Leeds United reached the final of the Fairs Cup by beating Scottish side Dundee. Eddie Gray scored the decisive goal in the second leg to secure a 2–1 aggregate victory. In the final, which was not completed until September 1968, Leeds defeated Ferencváros 1–0 on aggregate.

==Events of the season==
- 12 August 1967 – Tottenham Hotspur's goalkeeper Pat Jennings scores in the Charity Shield as Spurs draw 3–3 with Manchester United at Old Trafford.
- 19 August 1967 – The League champions Manchester United open the First Division season with a 3–1 defeat to Everton. Liverpool and Manchester City draw 0–0, and Coventry City's first match in the First Division ends in a 2–1 loss at Burnley.
- 26 August 1967 – Sheffield Wednesday are the early leaders of the First Division, the only team with three wins out of three. Defeats for Manchester City and Leeds United leave both teams without a League win from their first three matches.
- 2 September 1967 – Southampton thrash Chelsea 6–2 at Stamford Bridge. Burnley beat Tottenham Hotspur 5–1, and Sheffield Wednesday win the Steel City derby to top the League table.

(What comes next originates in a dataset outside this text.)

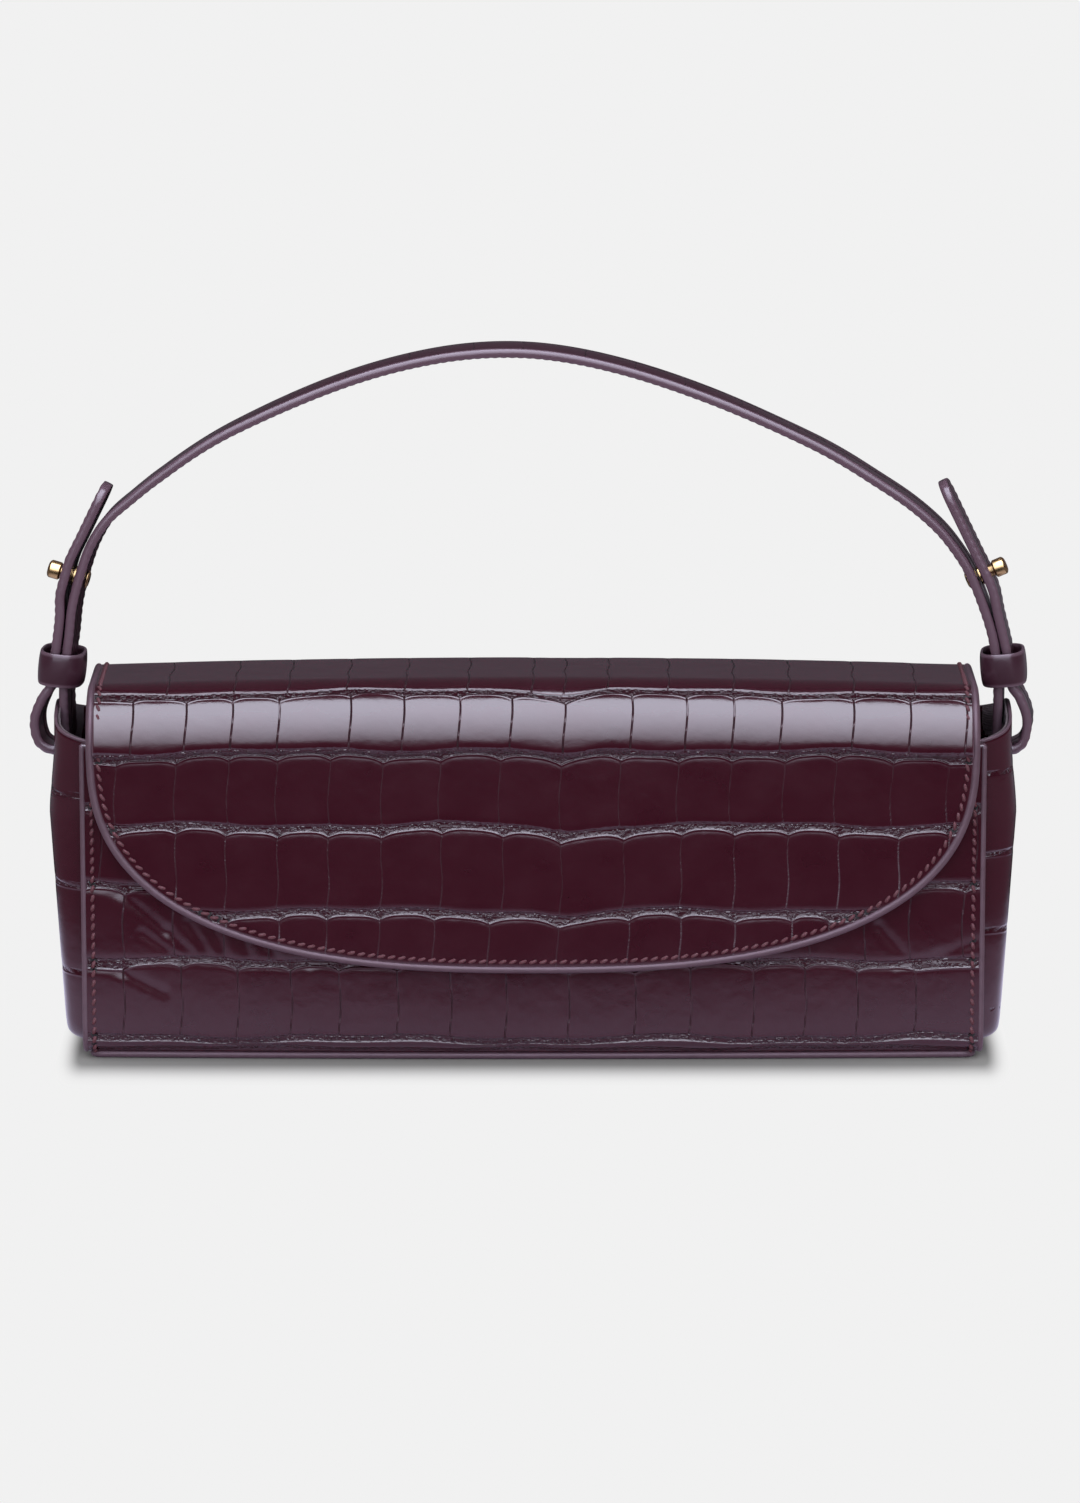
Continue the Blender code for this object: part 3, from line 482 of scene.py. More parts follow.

- 16 September 1967 – Manchester City's fifth consecutive League win, 5–2 against Sheffield United sees them join Liverpool, Arsenal, Sheffield Wednesday and Tottenham Hotspur at the top of the League table.
- 7 October 1967 – After scoring just ten goals in their first nine League matches, Leeds United hammer Chelsea 7–0 at Elland Road. Liverpool lose at Leicester City, allowing Sheffield Wednesday to return to the top of the table.
- 28 October 1967 – Liverpool beat Sheffield Wednesday 1–0 at Anfield to lead the First Division at the end of October.
- 11 November 1967 – Manchester United beat Liverpool 2–1 and replace them at the top of the League table. Manchester City are third after beating Leicester City 6–0. West Bromwich Albion thrash Burnley 8–1.
- 9 December 1967 – Manchester City move to within a point of the leaders Manchester United by beating Tottenham Hotspur 4–1 on a snow-covered pitch at Maine Road with goals from Colin Bell, Mike Summerbee, Tony Coleman and Neil Young.
- 30 December 1967 – Manchester United end the calendar year top of the First Division, three points ahead of Liverpool and four ahead of Leeds United. Manchester City drop to fourth after losing to West Bromwich Albion for the second time in four days. Coventry City and Fulham occupy the relegation places.
- 13 January 1968 – Leeds United move into second place in the League by beating Southampton 5–0, having beaten Fulham by the same score the previous week.
- 17 February 1968 – Manchester United lose in the League for the first time since October when they go down 2–1 at Burnley, but they remain a point clear of Leeds United at the top of the table.
- 16 March 1968 – Manchester United's defeat at Coventry allows Manchester City to move to the top of the table on goal average by beating bottom-of-the-table Fulham 5–1. They lead Leeds United by one point, with Liverpool a further point behind.
- 27 March 1968 – Manchester City win the League derby at Old Trafford, leaving both teams locked together with Leeds United at the top of the table with nine games remaining.
- 6 April 1968 – Manchester United are beaten 2–1 at home by Liverpool, their second consecutive home defeat in the League. Manchester City lose at Leicester, allowing Leeds United to move to the top of the table with a 3–0 win over relegation-threatened Sheffield United.
- 29 April 1968 – Manchester City move back to the top of the First Division by beating Everton 2–0 while Manchester United are thrashed 6–3 by free-scoring West Bromwich Albion at The Hawthorns.
- 1 May 1968 – Fulham lose 2–0 at home to Stoke City and are relegated from the First Division.
- 4 May 1968 – Liverpool keep their title hopes alive by beating Leeds United 2–1. Both teams trail the two Manchester clubs by three points, with City remaining ahead of United on goal average.
- 7 May 1968 – Leeds United's third consecutive League defeat, 4–3 at Arsenal, eliminates them from the Championship race. Manchester City, Manchester United and Liverpool remain in contention going into the final Saturday.
- 11 May 1968 – Manchester City win the First Division title for the first time since 1937 with a 4–3 away win against Newcastle United. Manchester United surrender their title by losing 2–1 at home to Sunderland. Sheffield United take the second relegation spot after losing at home to Chelsea.

==Deaths==
- 7 March 1968 – Grenville Hair, 36, former Leeds United left back and current Bradford City manager, from heart attack during training.